Even the homeless are troubled by what they’ve seen recently.
The Alaska Mental Health Consumer Web, next to the Carrs Safeway grocery store on Gambell Street, sees about a hundred people a day, who come inside to get warm -- and most important of all, use the one bathroom in the building.
“There’s always a waiting line. Sometimes three, four, five people deep,” said Tracy Barbee, director of the program. Barbee says many of the people use the sink to clean up -- and those waiting start banging on the door to make them hurry up.
Scott Andress, a jobless construction worker, says he believes there would be fewer problems with the homeless, if there were places for them to stay during the day. Andress, who lives in homeless camps and couch surfs, says when he’s out wandering in search of a bathroom or somewhere to rest, it puts him in contact with other alcoholics, so he winds up drinking and hanging out with them.

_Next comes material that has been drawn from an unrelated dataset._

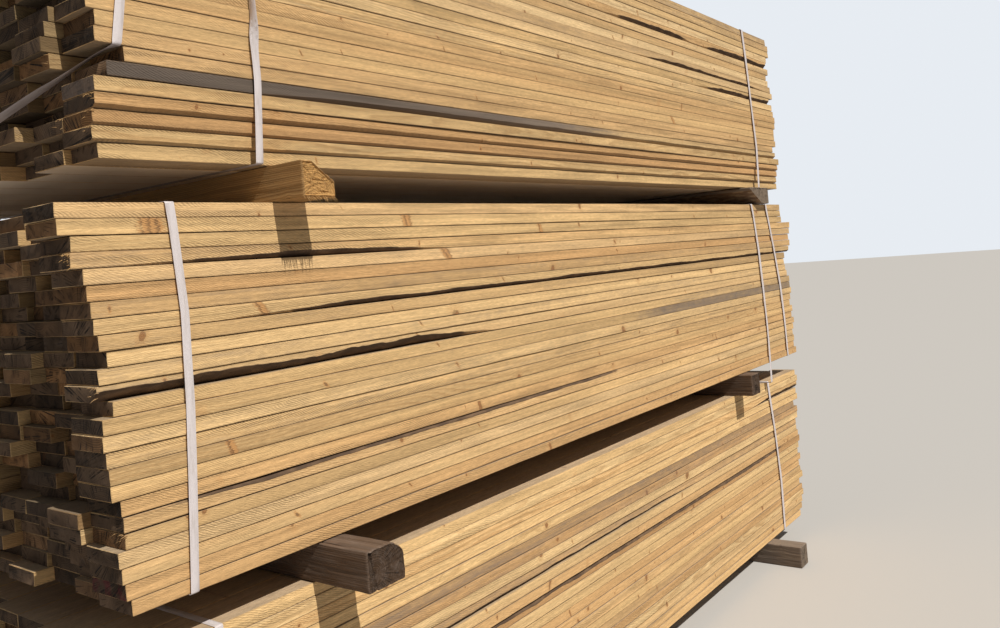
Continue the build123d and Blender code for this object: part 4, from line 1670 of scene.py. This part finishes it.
# %% Strap welds
weld_plastic, tree, shader = new_material("strap_weld")
across, along, _ = parts_of(tree, attribute(tree, "band"))
in_jaws = span(tree, calc(tree, "ABSOLUTE", minus(tree, along, 0.045)), 0.009, 0.011, 1.0, 0.0)
jaw_teeth = calc(tree, "SINE", times(tree, along, 2 * math.pi / 0.0016))
pressed = times(tree, in_jaws, span(tree, jaw_teeth, -0.3, 0.6))
smears = smears_of(tree, across, along, 30.0, 3.0)
colour = ramp(tree, smears, 0.42, 0.78, clean_plastic, (0.54, 0.46, 0.41, 1))
colour = cover(tree, colour, pressed, 0.35, (0.95, 0.93, 0.95, 1))
join(tree, colour, shader.inputs["Base Color"])
join(tree, span(tree, smears, 0.3, 0.8, 0.34, 0.6), shader.inputs["Roughness"])
relief(tree, shader, [(pressed, 0.0003, 1.0)])

welds = []
weld_points, weld_place, weld_length = 12, 0.62, 0.11
for name, (package, side_run, top_place, bottom_place, bow) in strap_runs.items():
    top, bottom = side_run[0][0] / 1000 + middle_bottom, side_run[-1][0] / 1000 + middle_bottom
    share = np.linspace(weld_place, weld_place - weld_length / (top - bottom), weld_points)
    height = bottom + share * (top - bottom)
    middle = near_end + (bottom_place + (top_place - bottom_place) * share) / 1000
    bulge = bulge_at(share, bow * back_bow)
    lift = 0.0009 + 0.004 * np.clip((np.arange(weld_points) - 8) / 3, 0, 1) ** 2
    middle += back_sway * np.sin(4 * (1 - share))
    path = np.column_stack([middle, side_face + strap_gap + bulge + lift, height])
    points, faces, slots, attributes = band_parts(path, np.zeros(weld_points), closed=False)
    welds.append((as_it_lies(points, package), faces, slots, attributes))
made = mesh_object("band_welds", welds, [weld_plastic], 60)
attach(made, "root")
print("welds:", len(welds))

# %% [markdown]
# The last strap has slipped. It comes down the strapped side, turns under the eighth row, where
# the seventh is set back, and runs tight across the board ends to the back. Its way is a short
# list of stations, each with the direction that the band's width has there: along the boards
# where it lies on the side, nearly edge-on to the camera where it leaves the eighth row, and
# upright against the ends further back. Lines between the stations would kink, so both are
# interpolated with a smooth curve. Where it runs across the ends it is darkened as painted shade.

# %% Slipped strap
slipped_top = 1332.7
eighth_row_under = 1.645

# Over the top and down the strapped side, under the eighth row, across the ends and up the back.
# Each station has its place along, inwards and up from the corner, in mm, and its width's way.
slipped_stations = [
    ((110, 509, slipped_top), (1, 0, 0)), ((110, 40, slipped_top), (1, 0, 0)),
    ((110, 1.6, 1332.6), (1, 0, 0)), ((109.8, -0.7, 1330.5), (1, 0, 0)), ((100, -1.2, 1270), (1, 0, -0.1)),
    ((78, -1.4, 1120), (1, 0, -0.1)), ((53, -1.2, 960), (1, 0, -0.1)), ((42, -0.8, 889), (1, 0, -0.1)),
    ((40, -0.7, 878), (1, 0.1, 0)), ((38.5, 3, 874.5), (1, 0.35, 0.1)),
    ((32, 30, 870.5), (0.86, 0.37, 0.33)), ((20, 62, 858.5), (0.86, 0.42, 0.29)),
    ((6, 103, 842), (0.91, 0.37, 0.16)), ((-13, 157, 822), (0.95, 0.26, -0.15)),
    ((-38, 226, 794), (0.96, 0.1, -0.26)), ((-41, 300, 784), (0.75, 0, -0.65)),
    ((-38, 400, 771), (0.35, -0.08, -0.94)), ((-35.8, 600, 747), (0, -0.12, -1)),
    ((-35.8, 1012, 698), (0, -0.12, -1)), ((-33, 1018.4, 698), (0.1, 0, -1)),
    ((-15, 1018.8, 711), (0.4, 0, -1)), ((43, 1018.8, 757), (0.8, 0, -0.5)),
    ((60, 1018.8, 900), (1, 0, -0.15)), ((109.9, 1018.8, 1329.5), (1, 0, -0.03)),
    ((110, 1016.5, 1332.6), (1, 0, 0)), ((110, 980, slipped_top), (1, 0, 0)),
]


def through(stations, steps):
    """A smooth closed curve through the stations, denser where they are close together."""
    spots = np.array([spot for spot, _ in stations], float)
    widths = np.array([width for _, width in stations], float)
    both = np.hstack([spots, widths / np.linalg.norm(widths, axis=1)[:, None]])
    before, after, beyond = np.roll(both, 1, 0), np.roll(both, -1, 0), np.roll(both, -2, 0)
    gaps = np.linalg.norm(after[:, :3] - spots, axis=1)
    line = []
    for k in range(len(both)):
        gap = gaps[k]
        slope_in = (after[k] - before[k]) / (gaps[k - 1] + gap) * gap
        slope_out = (beyond[k] - both[k]) / (gap + gaps[(k + 1) % len(both)]) * gap
        for t in np.linspace(0, 1, steps, endpoint=False):
            line.append(
                (2 * t**3 - 3 * t**2 + 1) * both[k] + (t**3 - 2 * t**2 + t) * slope_in
                + (3 * t**2 - 2 * t**3) * after[k] + (t**3 - t**2) * slope_out
            )
    line = np.array(line)
    return line[:, :3], line[:, 3:]


slipped_path, slipped_widths = through(slipped_stations, 6)
slipped_path[:, 2] = np.minimum(slipped_path[:, 2], slipped_top)
slipped_path = slipped_path / 1000 + np.array([near_end, -side_face, middle_bottom])
slipped_widths /= np.linalg.norm(slipped_widths, axis=1)[:, None]
between_sides = np.abs(slipped_path[:, 1]) < side_face - 0.001
# Where it runs across the board ends the band gets painted shade.
across_ends = (slipped_path[:, 2] < eighth_row_under) & between_sides
add_band(
    "top_package_strap_slipped", "top", slipped_path, np.zeros(len(slipped_path)),
    across_ends.astype(float), slipped_widths,
)
steps = np.linalg.norm(np.diff(slipped_path, axis=0), axis=1)
print("slipped strap, length round:", round(float(steps.sum()), 3))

And while having access to restrooms is a perennial problem for the homeless, Andress says the number of street alcoholics who are mentally ill is alarming, even to him.

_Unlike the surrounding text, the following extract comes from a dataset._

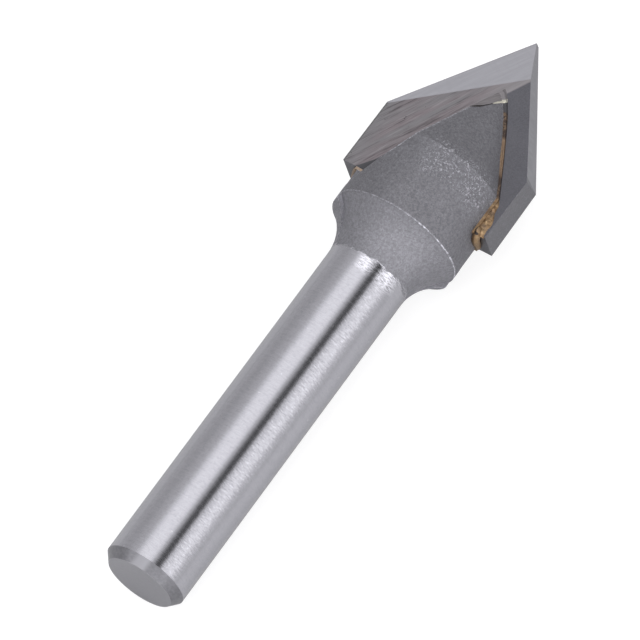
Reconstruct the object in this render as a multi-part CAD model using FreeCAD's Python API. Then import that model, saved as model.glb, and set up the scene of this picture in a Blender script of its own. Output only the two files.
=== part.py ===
import FreeCAD, Part
import math
import os
from FreeCAD import Vector

# V groove router bit: a turned steel shank and head, one brazed carbide plate with two ground wings.
# Millimetres and degrees. Each piece is first drawn on the tool's own axis, with the shank end at
# z = 0 and the tip up. The wings lie along x. Then the bit is laid on its side to rest on the floor.

# Overall
overall_length = 50.3

# Shank
shank_diameter = 6.35
shank_length = 28.0
end_chamfer_width = 0.55
end_chamfer_length = 0.7

# Head, turned in one piece with the shank
head_diameter = 10.1
head_shoulder_above_seat = 3.0
nose_half_angle = 26.8
front_rim_below_seat = 2.8
rear_rim_below_seat = 3.3
rim_step_angle = 30.0

# Carbide plate
cutting_diameter = 12.7
v_angle = 65.0
plate_thickness = 2.5
wing_side_length = 5.65
tip_web = 0.5
side_clearance_angle = 9.5
v_clearance_angle = 13.5

# Ground rake faces of each wing
rake_depth_at_shoulder = 0.35
rake_depth_at_foot = 0.09
rake_peak_below_tip = 3.0
rake_peak_past_axis = 1.57

# Gullet in front of each wing, cut by one plane: its lean to the axis, its turn round the axis,
# and its distance from the axis at the height of the plate's seat
gullet_lean = 21.7
gullet_turn = 17.7
gullet_offset = 4.24

# Braze film between slot and plate, and how far its bead stands out of the open seams
braze_film = 0.15
braze_seat_film = 0.2
braze_bead_height = 0.2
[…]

“You’re not going to talk your way out of a problem with them,” says Andress about what it’s like to deal with someone who is both mentally ill and intoxicated. “The best thing to do is get out of the situation, not even try to talk yourself out of a situation, because you can’t.”
The Alaska Mental Health Consumer Web hopes to get a new building someday. Visitors have to take a breathalyzer test before being admitted. The reward for sobriety is access to the program’s computers and other resources, as well as a sense of safety.
Barbee says chronic street alcoholics, especially the mentally ill, are more likely to be victims of assault than to be violent.
“We have an awful lot of people who come in here that are bruised and battered, getting jumped for a variety of reasons.”
The mayor believes there are enough social service agencies to help out – and that more daytime facilities are not what the homeless needs.
Most homeless advocates agree that the answer is more low income housing and programs like Karluk Manor, which houses some of the most hard core alcoholics.
Karluk Manor is coming up on its one-year anniversary in December -- and RurAL CAP, the agency that is piloting this project, has researchers looking at how much of a difference it’s made in helping its residents make progress towards sobriety and stay out of trouble.
The mayor says he’s interested in the possibility of expanding the program at a new location, but at this point, it’s just an idea.